RedCut: What do you think about Palestinian films today? How effective do you consider the Palestinian cinema and archives, which have historically been censored and controlled, in reconstructing the narratives of real struggles of people under oppression to retell history?

Peter: Well, the visual record of cinema in Palestine has been so fragile and fortunately there are now some really dedicated scholars and filmmakers who are recovering and retracing it for us. I’m thinking about Azza El-Hassan’s film Kings and Extras: Digging for a Palestinian Image (2004) or Mohanad Yaqubi’s Off Frame aka Revolution Until Victory (2016), both of which concern the archive of the Palestine Film Unit, a cinema branch of the PLO whose archive was almost completely lost after the Israeli invasion of Beirut in 1982 and the expulsion of the PLO. Nadia Yaqub’s book Palestinian Cinema in the Days of Revolution (2018) is a rich study of the cinema of that period. These works really help us understand the precarity of Palestinian cinema and give an appreciation of the films and filmmakers that have followed, from Michel Khleifi to Elia Suleiman to Annemarie Jacir to Larissa Sansour, Jumana Manna, and others… It’s more important than ever to know and teach and watch this work right now.

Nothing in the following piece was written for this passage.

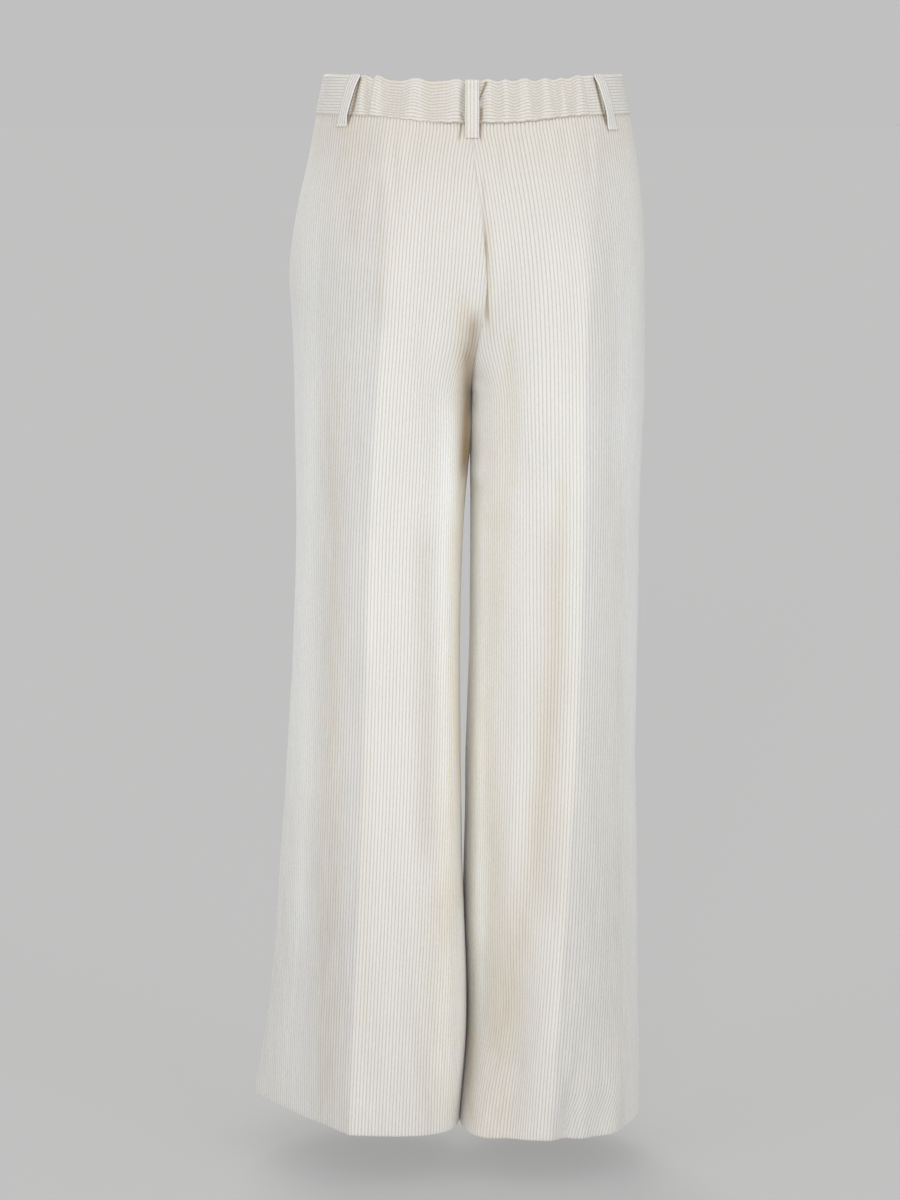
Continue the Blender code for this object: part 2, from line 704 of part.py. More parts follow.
def make_button(material):
    foot, top, out = band_frame(front_place(BUTTON_X))
    button = add_cylinder("button", BUTTON_RADIUS, BUTTON_THICK, BUTTON_SIDES)
    button.data.materials.append(material)
    button.data.shade_smooth()
    button.data.set_sharp_from_angle(angle=SHARP_EDGE)
    up = unit(top - foot)
    square = unit(out - (out @ up) * up)
    button.location = (foot + top) / 2 + (BUTTON_STAND + BUTTON_THICK / 2) * square
    button.rotation_euler = Vector(square).to_track_quat("Z", "Y").to_euler()
    dish_at = (0.0, 0.0, BUTTON_THICK)
    cut_out(button, "button_dish", BUTTON_DISH, BUTTON_THICK, BUTTON_SIDES, dish_at)
    for k in range(4):
        angle = math.pi / 4 + k * math.pi / 2
        hole_at = (BUTTON_HOLE_AT * math.cos(angle), BUTTON_HOLE_AT * math.sin(angle), 0.0)
        name = f"button_hole_{k}"
        cut_out(button, name, BUTTON_HOLE, BUTTON_THICK * 3, HOLE_SIDES, hole_at)


def main():
    clear_scene()
    cloth = finish_of("corduroy", CREAM, 0.9)
    band = finish_of("band_corduroy", CREAM_BAND, 0.9)
    horn = finish_of("button_horn", HORN, 0.35)
    tape = finish_of("zip_tape", TAPE, 0.8)
    metal = finish_of("zip_metal", NICKEL, 0.35, 1.0)
    trees = {leg: tree_of(make_leg(leg, cloth)) for leg in ("left", "right")}
    make_back_band(band)
    make_right_front_band(band)
    make_left_front_band(band)
    for row in LOOPS:
        make_loop(dict(zip(LOOP_COLUMNS, row)), band)
    make_fly(trees, cloth, tape, metal)
    make_button(horn)


main()
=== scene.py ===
"""Looks of the wide-leg corduroy trousers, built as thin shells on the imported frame.

Metres, +Z up, +X the wearer's left, front at -Y. The wales are real ridges: each panel's columns
run at fixed distances from its pressed crease, and a seam cuts them off.
"""

import json
import math

import bpy
import numpy as np
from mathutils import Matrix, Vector
from mathutils.bvhtree import BVHTree

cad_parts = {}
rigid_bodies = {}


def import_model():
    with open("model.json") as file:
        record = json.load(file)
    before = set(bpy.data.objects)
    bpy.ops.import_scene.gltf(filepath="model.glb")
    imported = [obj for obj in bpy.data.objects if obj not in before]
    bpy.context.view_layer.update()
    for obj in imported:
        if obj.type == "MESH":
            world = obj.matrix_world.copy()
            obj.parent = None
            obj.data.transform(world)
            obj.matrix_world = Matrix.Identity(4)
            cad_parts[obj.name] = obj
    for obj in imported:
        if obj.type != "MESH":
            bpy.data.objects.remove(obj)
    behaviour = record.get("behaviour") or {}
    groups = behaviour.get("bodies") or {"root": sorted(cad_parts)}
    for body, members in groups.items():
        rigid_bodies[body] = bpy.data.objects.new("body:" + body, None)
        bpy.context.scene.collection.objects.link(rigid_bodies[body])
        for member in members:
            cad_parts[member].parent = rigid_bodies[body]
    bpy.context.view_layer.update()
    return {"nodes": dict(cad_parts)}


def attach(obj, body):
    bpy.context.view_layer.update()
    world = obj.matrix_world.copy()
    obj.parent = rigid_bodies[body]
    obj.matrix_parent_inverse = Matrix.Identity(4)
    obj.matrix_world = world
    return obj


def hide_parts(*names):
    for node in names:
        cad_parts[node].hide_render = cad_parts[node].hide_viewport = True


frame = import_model()

MM = 0.001

# Sizes of the CAD model. The legs' inner edges, and how full they are there, follow the
# photograph's gap more closely from z = -0.33 down, by up to 4 mm.
CLOTH = 0.0020
BAND_CLOTH = 0.0028
BAND_HEIGHT = 0.0440
WAIST_SEAM = -0.0220
BACK_DIP = 0.0028
FRONT_DIP = 0.021
TOP_DIP = 0.0032
BAND_PROUD = 0.0005
BAND_LEAN = 0.055
RING_FULLNESS = 2.2
CROTCH = -0.305
PARTING = 0.035  # height under the crotch over which the legs part
RISE_START = -0.150
RISE_DELAY = 3.0
RISE_LEVELNESS = 0.75
SEAT_TOP = -0.060
SEAT_FOOT = -0.420
SEAT_SWAY = -0.015
SEAT_SWAY_HEIGHT = -0.190
SECTION_COLUMNS = (
    "z", "left_out", "left_crease", "left_in",
    "right_in", "right_crease", "right_out", "back", "front",
)
SECTIONS = (
    (-0.020, 0.1600, 0.0820, 0.0020, -0.0020, -0.1050, -0.1618, 0.0920, 0.0980),
    (-0.060, 0.1675, 0.0840, 0.0020, -0.0020, -0.1080, -0.1685, 0.1080, 0.1060),
    (-0.110, 0.1790, 0.0855, 0.0020, -0.0020, -0.1110, -0.1750, 0.1240, 0.1110),
    (-0.170, 0.1880, 0.0870, 0.0020, -0.0020, -0.1135, -0.1785, 0.1330, 0.1120),
    (-0.240, 0.1870, 0.0900, 0.0020, -0.0020, -0.1140, -0.1800, 0.1300, 0.1110),
    (-0.305, 0.1850, 0.0950, 0.0016, -0.0016, -0.1138, -0.1795, 0.1220, 0.1110),
    (-0.330, 0.1845, 0.0966, -0.0010, 0.0020, -0.1136, -0.1788, 0.1190, 0.1110),
    (-0.360, 0.1840, 0.0985, 0.0018, 0.0014, -0.1133, -0.1780, 0.1155, 0.1110),
    (-0.420, 0.1835, 0.1020, 0.0074, 0.0004, -0.1128, -0.1765, 0.1100, 0.1110),
    (-0.570, 0.1885, 0.1065, 0.0128, 0.0014, -0.1095, -0.1745, 0.1050, 0.1100),
    (-0.720, 0.1980, 0.1110, 0.0119, 0.0060, -0.1040, -0.1745, 0.1060, 0.1100),
    (-0.830, 0.2055, 0.1158, 0.0092, 0.0086, -0.0980, -0.1772, 0.1089, 0.1121),
    (-0.860, 0.2075, 0.1170, 0.0082, 0.0096, -0.0960, -0.1780, 0.1100, 0.1130),
    (-0.980, 0.2200, 0.1230, 0.0056, 0.0070, -0.0870, -0.1805, 0.1150, 0.1160),
    (-1.085, 0.2380, 0.1280, 0.0128, 0.0142, -0.0800, -0.1820, 0.1180, 0.1180),
)
FULLNESS_COLUMNS = (
    "z", "left_outer", "left_inner", "right_inner",
    "right_outer", "front_outer", "front_inner", "inseam_y",
)
FULLNESS = (
    (-0.100, 1.80, 2.20, 2.20, 1.80, 1.80, 2.20, 0.000),
    (-0.305, 1.60, 2.20, 2.20, 1.70, 1.65, 2.10, 0.001),
    (-0.360, 1.55, 2.35, 2.30, 1.65, 1.65, 2.05, 0.013),
    (-0.420, 1.50, 2.55, 2.40, 1.60, 1.60, 2.00, 0.018),
    (-0.800, 1.35, 2.85, 2.30, 1.60, 1.55, 2.00, 0.022),
    (-1.000, 1.20, 2.90, 2.20, 1.80, 1.60, 2.00, 0.022),
    (-1.085, 1.02, 3.60, 4.00, 1.90, 1.60, 2.00, 0.022),
)
HEMS = {"left": (-1.082, -1.0755, -1.067), "right": (-1.083, -1.081, -1.081)}
TOP_ROW = -0.020
FOOT_ROW = -1.085
TOP_FADE = 0.10
HEM_FADE = 0.22
LEG_MIDDLE = 0.09
BACK_BAND_ENDS = (-0.690, 0.640)
FLY_EDGE = 0.0040
DIP_START = 0.66
DIP_FULL = 0.36
PLUS_X = {"left": 1.0, "right": -1.0}
PLUS_Y = {"back": 1.0, "front": -1.0}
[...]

RedCut: We are currently living in a time where the powers that be and the capitalist forces exert significant control over the film industry, almost occupying all platforms. Considering that the selection of cinematic works, their visibility, and the reception of these works must be subjected to a dominant ideological decision-making and guidance, do you see any solutions or space for independent thought and cinema?

Peter: There’s always space for independent thought and cinema! We can see this over the whole history of cinema—yes, there are dominant cinemas and they’ll reflect dominant ideologies, always. But the creativity and resistance of filmmakers in so many domains, so many places—whether they’re revolutionary counter-cinemas or subtle subversions of mainstream cinema culture—are not going to disappear. Certainly the ways that we encounter them have changed—the kind of collective viewing and cinematheque culture that some of us grew up with has radically changed and it becomes harder and harder for small theaters to survive. But I’m heartened, too, by the ways that we can still encounter new and independent work across small streaming initiatives, collective exhibition spaces, and so on.

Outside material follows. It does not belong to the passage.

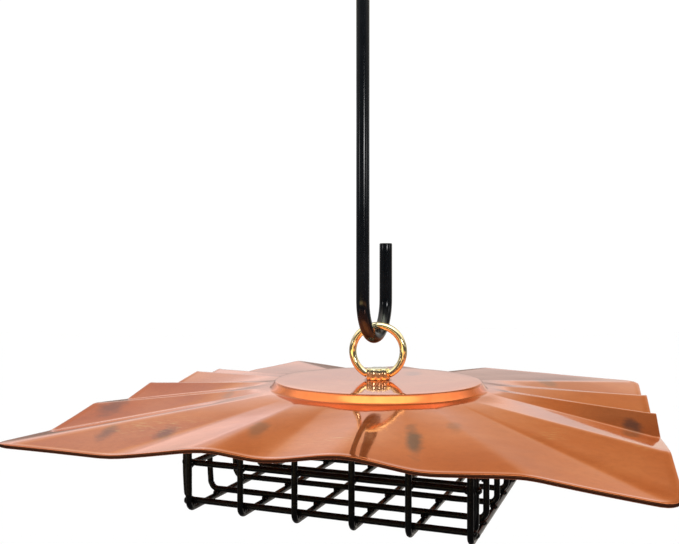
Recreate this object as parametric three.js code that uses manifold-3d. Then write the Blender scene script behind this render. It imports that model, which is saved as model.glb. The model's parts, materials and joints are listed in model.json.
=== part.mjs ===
// Hanging suet feeder: a wire basket under a fluted sheet-copper roof, on a black double-J hanger.
// Millimetres, +Z up. Origin: inner saddle of the upper hook, on the vertical line through both hooks.
// The basket's long sides run along X, and the front of the feeder faces -Y.

import * as THREE from 'three';
import { mergeVertices } from 'three/addons/utils/BufferGeometryUtils.js';
import Module from 'manifold-3d';

// ---- driving dimensions -------------------------------------------------------------------------

const GAP = 0.3; // clearance left between pieces that touch

// hanger: quarter-inch rod bent to the same open J at both ends
const HANGER_LENGTH = 305;
const ROD_D = 6.35;
const HOOK_HALF_W = 12.7; // to the centre of the rod
const HOOK_DEPTH = 18; // of the bend, along the rod's centre
const HOOK_TAIL = 27.5; // straight part of each short leg
const HANGER_TURN = -7; // degrees about Z

// everything below the hanger hangs a touch beside the middle of the hook
const HUNG_X = 1.5;
const HUNG_Y = 0.6;

// eye: brass wire ring brazed into a ribbed nut
const RING_WIRE_D = 3.6;
const RING_OUTER_D = 28.2;
const RING_SINK = 0.4; // the full ring would reach this far below the disc
const EYE_TURN = 12; // degrees about Z
const NUT_D = 11.5;
const NUT_H = 5.2;
const NUT_RIBS = 9;
const NUT_RIB_DEPTH = 0.45;

// M5 bolt and the pieces stacked on it
const BOLT_D = 5;
const BOLT_HEAD_D = 9.5;
const BOLT_HEAD_H = 2.75;
const BOLT_RECESS = 0.6; // the bolt ends this far below the top of the eye nut
const JAM_NUT_FLATS = 8;
const JAM_NUT_H = 2.5;
const CLAMP_WASHER_D = 38;
const ROOF_WASHER_D = 20;
const WASHER_T = 1.2;
const SEAL_D = 16;

// roof: square sheet with a raised disc in the middle, radial flutes and a hemmed rim
const ROOF_SIDE = 249.4;
const ROOF_CORNER_R = 8;
const ROOF_TURN = 4; // degrees about Z, relative to the basket
const SHEET_T = 0.8;
const DISC_R = 49.5; // flat top
const DISC_WALL_R = 51.6; // bottom of the disc's steep wall
const DISC_WALL_H = 3.1;
const DISC_FOOT_R = 53.5; // outer end of the fillet under the wall
const DISC_STEP = 3.8;
const HEM_W = 5;
const HEM_T = 1.5;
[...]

RedCut: What do you think about feminist cinema today? Do you think woman, Life, Freedom could change the language of the film? 

Peter: Feminist filmmakers have always had an effect on the language of film, whether we’re thinking about Iran, the Maghreb, Lebanon, Europe, the US…  Sometimes the effects of their interventions are not measurable or discernible right away but they do persist over time. 

RedCut: How do you perceive the role of theory and the academic sector in shaping the trajectory of cinema and the language of film? Have philosophy and theory been influential in directing and shaping cinema?

Peter: I’m not sure if we can credit the academic sector per se but I’d say that across the history of cinema we see moments where all kinds of filmmakers and film cultures are in dialogue with writing, theory, and activism. Some of that exists in schools and universities but it’s not confined there. In European film culture we need only point to Eisenstein writing about montage and experimenting with it in his work; the French New Wave filmmakers like Truffaut who began their work as critics, etc etc. But then we can think of Third Cinema manifestos, the filmmakers who embraced combinations of theory and practice in their work. Barry Barclay, the Māori filmmaker theorizing a “Fourth” Indigenous cinema. I do find it interesting to think about particular schools (whether technical or academic in nature) and their influence. Friends and colleagues around the world are doing great work on the history of film schools and festivals and what they’ve done to foster new modes of cinema. And I look at my immediate colleagues in my own department at the University of California, Santa Cruz teaching feminist and essayistic and Black and  Indigenous and Mestizo and abolitionist modes of film and media-making, and students absolutely respond to them and grow from them in ways that I know will shape what we see in years to come.